SHORT TASK>
Reproduce each line that includes the word "part".

^^^^^^^^^^^^^^^^

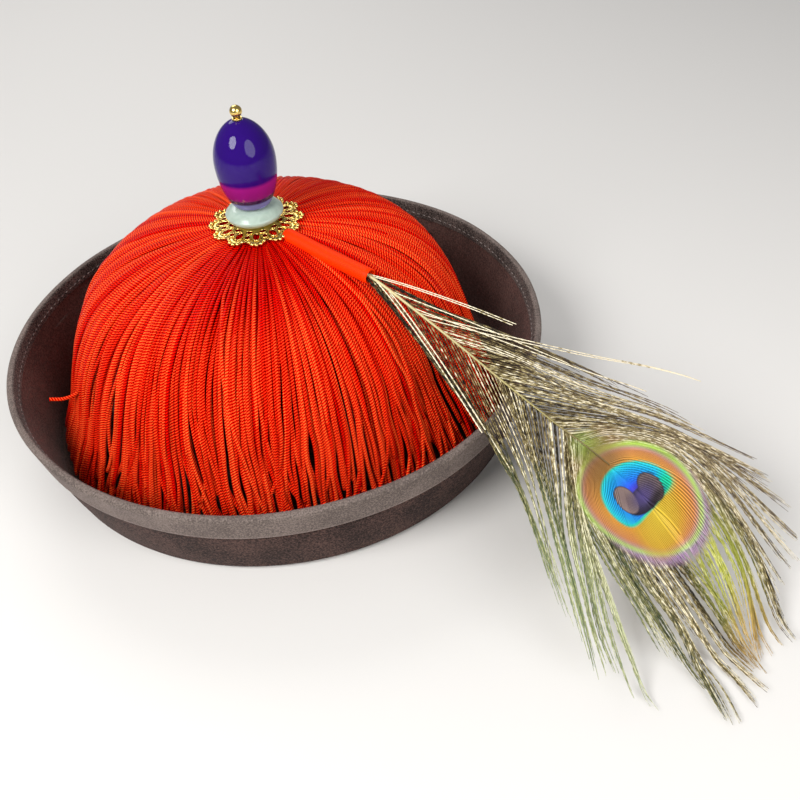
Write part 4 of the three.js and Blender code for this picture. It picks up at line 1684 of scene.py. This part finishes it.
    def vane(self, along: np.ndarray, across: np.ndarray) -> np.ndarray:
        """Works out places on the vane's surface.

        Args:
            along: Distances along +Y.
            across: Distances from the shaft, towards -X.

        Returns:
            The places in space.
        """
        free = self.shaft_height(along) + self.roll * across - self.tip_height
        up = self.tip_height + (free + np.sqrt(free**2 + self.softness**2)) / 2
        return np.stack([-across, along, up], axis=-1)

    def in_eye(self, along: np.ndarray, across: np.ndarray) -> np.ndarray:
        """Works out how far out in the eye's oval each place is.

        Args:
            along: Distances along +Y.
            across: Distances from the shaft, towards -X.

        Returns:
            0 in the oval's middle, 1 on its line and more past it.
        """
        long, wide, turn = self.eye_oval
        cos, sin = math.cos(math.radians(turn)), math.sin(math.radians(turn))
        u, v = along - self.eye_along - self.eye_middle[0], across - self.eye_middle[1]
        return np.hypot((u * cos + v * sin) / long, (v * cos - u * sin) / wide)

    def chart(self, along: np.ndarray, across: np.ndarray) -> np.ndarray:
        """The places on the eye's chart, in metres."""
        return np.stack([along - self.eye_along, across], axis=-1) * MM

    def between(self, lines: np.ndarray, place: np.ndarray) -> np.ndarray:
        """Draws lines at places among a row of lines.

        Args:
            lines: The row's lines, each with the same number of stations.
            place: Where each new line lies: 1.5 is midway from the second to the third.

        Returns:
            The new lines.
        """
        first = np.clip(place.astype(int), 0, len(lines) - 2)
        share = (place - first)[:, None, None]
        return lines[first] * (1 - share) + lines[first + 1] * share

    def combed(
        self, locks: Sequence[Profile], rng: Random
    ) -> tuple[np.ndarray, np.ndarray, np.ndarray, np.ndarray]:
        """Lays one side's barbs on the vane: even at the shaft, and drawn into locks past the eye.

        Args:
            locks: The locks' routes on the vane.
            rng: The source of the barbs' small differences.

        Returns:
            Each barb's place among the locks' routes, the number of its own lock, and at each
            station its place along and across the vane and its distance from the next barb.
        """
        last = len(locks) - 1
        t = np.linspace(0, 1, self.stations)
        lines = np.array([smooth_line(lock, self.stations) for lock in locks])
        share, routes = self.root
        place = np.interp(np.linspace(0, 1, self.per_side), [0, share, 1], [0, routes, last])
        place = np.concatenate([place, np.linspace(self.under_from, last - 0.2, self.under)])
        cuts = np.cumsum(rng.uniform(*self.lock_widths, self.locks_per_route * last))
        group = np.searchsorted(cuts, place)
        middle = np.interp(group, np.arange(len(cuts)), cuts - self.half_lock).clip(0, last)
        free, lock = self.between(lines, place), self.between(lines, middle)
        beside = np.diff(free, axis=0, append=2 * free[-1:] - free[-2:-1])
        ways = unit(np.gradient(free, axis=1))
        gap = np.abs(ways[..., 0] * beside[..., 1] - ways[..., 1] * beside[..., 0])
        open_air = np.clip((self.in_eye(free[..., 0], free[..., 1]) - 1) * 3, 0, 1)
        drawn = np.clip((t - 0.2) / 0.5, 0, 1) ** 1.3 * self.gather * open_air
        line = free + (lock - free) * drawn[..., None]

        # Some barbs are cut short, and keep all their stations
        reach = 1 - self.shortened * rng.random((len(place), 1)) ** 2.2
        spot = t * reach * (self.stations - 1)
        low = np.minimum(spot.astype(int), self.stations - 2)
        part = (spot - low)[..., None]
        rows = np.arange(len(place))[:, None]
        line = line[rows, low] * (1 - part) + line[rows, low + 1] * part
        return place[:, None], group, line, gap[rows, low]

    def side(self, name: str, locks: Sequence[Profile], rng: Random) -> None:
        """Builds the barbs of one side.

        Args:
            name: The piece's name.
            locks: The locks' routes on the vane.
            rng: The source of the barbs' small differences.
        """
        place, group, line, gap = self.combed(locks, rng)
        groups = self.locks_per_route * (len(locks) - 1) + 1
        lone = place.shape
        deep = np.arange(len(place))[:, None] >= self.per_side
        t = np.linspace(0, 1, self.stations)
        along, across = line[..., 0], line[..., 1]

        # Barbs wander freely, except in the eye, where calm holds them
        wander = rng.normal(0, 1, lone) * np.sin(t * rng.uniform(3, 12, lone) + rng.random(lone) * 6)
        inside = self.in_eye(along, across)
        past = np.clip((inside - 0.95) * 4, 0, 1)
        calm = np.maximum(past, self.calm)
        across = across + (wander * 0.7 + rng.normal(0, 0.7, lone)) * t**1.3 * calm
        across += np.clip((112 - along) / 40, 0, 1) * rng.normal(0, 0.9, lone).clip(-1.6, 1.6)
        routes = self.vane(along, across)
        bundle = np.clip((110 - along) / 35, 0, 1) * rng.normal(0, 0.8, lone).clip(-1.5, 1.5)
        level = rng.normal(0, 1, groups)[group][:, None]
        lift = rng.normal(0, 0.5, lone) * (0.5 + t**1.5) + level * 1.2 * t
        sunk, deeper, _ = self.sunk
        routes[..., 2] += lift * calm + bundle - sunk - deeper * deep * np.clip(2 - inside, 0, 1)
        routes[..., 2] = np.maximum(routes[..., 2], self.lowest)

        # A barb is beaded by its barbules, and in the eye as wide as the room beside it
        beads = 0.5 + 0.5 * np.sin(np.cumsum(rng.uniform(0.6, 2.0, along.shape), axis=1))
        thin, bead, thick = self.barb
        half = thin + bead * beads * (1 - 0.4 * t)
        root = np.clip((place - 3.5) / 2, 0, 1) * np.clip((0.5 - t) * 4, 0, 1)
        knit = np.maximum(1 - past, 0.75 * root)
        half = half + (np.clip(0.6 * gap, *self.knit) - half) * knit * ~deep
        half = half * np.minimum(1, 6 * (1 - t) + 0.25)
        faces = np.zeros_like(routes)
        faces[..., 0] = self.roll
        faces[..., 1] = rng.normal(0, 0.5, lone) * calm
        faces[..., 2] = 1
        shade = 0.4 * rng.random(groups)[group][:, None] + 0.6 * rng.random(lone)
        shade = shade - 0.3 * np.clip((3 - place) / 3, 0, 1)
        field = StrandField(routes, faces, half, np.full(half.shape, thick), 3)
        mesh = field.mesh(name, np.broadcast_to(shade, half.shape), self.chart(along, across))
        put(mesh, Tint.BARB, "feather")

    def loose(self) -> None:
        """Builds the few barbs that stand clear of the vane."""
        t = np.linspace(0, 1, self.stations)
        start, end, aside = np.array(self.strays)[..., None].transpose(1, 0, 2)
        along, across = start + (end - start) * t, aside * t**1.1
        routes = self.vane(along, across)
        routes[..., 2] += 1.5 * np.sin(math.pi * t)
        half = np.broadcast_to(0.36 + 0.12 * np.sin(np.arange(self.stations) * 1.9), along.shape)
        field = StrandField(routes, upward(routes), half, np.full(half.shape, 0.2), 4)
        mesh = field.mesh("barbs_loose", np.ones(half.shape), self.chart(along, across))
        put(mesh, Tint.BARB, "feather")

    def web(self) -> None:
        """Builds the thin web that the barbules of the eye knit between its barbs."""
        shape = bmesh.new()
        bmesh.ops.create_grid(shape, x_segments=48, y_segments=48, size=1)
        long, wide, turn = self.eye_oval
        spin = Matrix.Rotation(math.radians(turn), 2)
        chart = shape.loops.layers.uv.new("chart")
        lay = shape.loops.layers.uv.new("lay")
        places: dict[bmesh.types.BMVert, Vector] = {}
        for vert in shape.verts:
            x, y = vert.co.x, vert.co.y
            oval = Vector((x * math.sqrt(1 - y * y / 2) * long, y * math.sqrt(1 - x * x / 2) * wide))
            places[vert] = spin @ oval + Vector(self.eye_middle)
        for loop in (loop for face in shape.faces for loop in face.loops):
            place = places[loop.vert]
            loop[chart].uv = place * MM
            # The first coordinate sets where the barb finish paints its lines of shade across the web
            loop[lay].uv = (place.y / self.web_pitch / 3, place.x * MM)
        for vert, place in places.items():
            point = self.vane(np.array(self.eye_along + place.x), np.array(place.y))
            vert.co = Vector(point) * MM - Vector((0, 0, self.sunk[2] * MM))
        bmesh.ops.recalc_face_normals(shape, faces=shape.faces)
        bmesh.ops.solidify(shape, geom=list(shape.faces), thickness=self.web_thickness * MM)
        put(as_mesh(shape, "eye_web"), Tint.BARB, "feather")

    def build(self) -> None:
        """Builds the shaft, the web and both sides of the vane."""
        rng = np.random.default_rng(SEED + 1)
        stations, shown = 60, 45
        route = upright(smooth_line(self.shaft, stations))[:shown]
        quill = swept(route, np.linspace(*self.shaft_radii, shown), 12)
        put(as_mesh(quill, "plume_shaft"), Tint.QUILL, "feather")
        self.web()
        self.side("barbs_low_side", self.low_locks, rng)
        self.side("barbs_high_side", self.high_locks, rng)
        self.loose()


def main() -> None:
    """Builds the whole scene."""
    logging.basicConfig(level=logging.INFO, format="%(name)s %(message)s")
    for assembly in (Studio(), FeltBody(), Tassel(), Finial(), PlumeTube(), Feather()):
        assembly.build()


if __name__ == "__main__":
    main()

^^^^^^^^^^^^^^^^

EXERCISE OUTPUT>
Write part 4 of the three.js and Blender code for this picture. It picks up at line 1684 of scene.py. This part finishes it.
        part = (spot - low)[..., None]
        line = line[rows, low] * (1 - part) + line[rows, low + 1] * part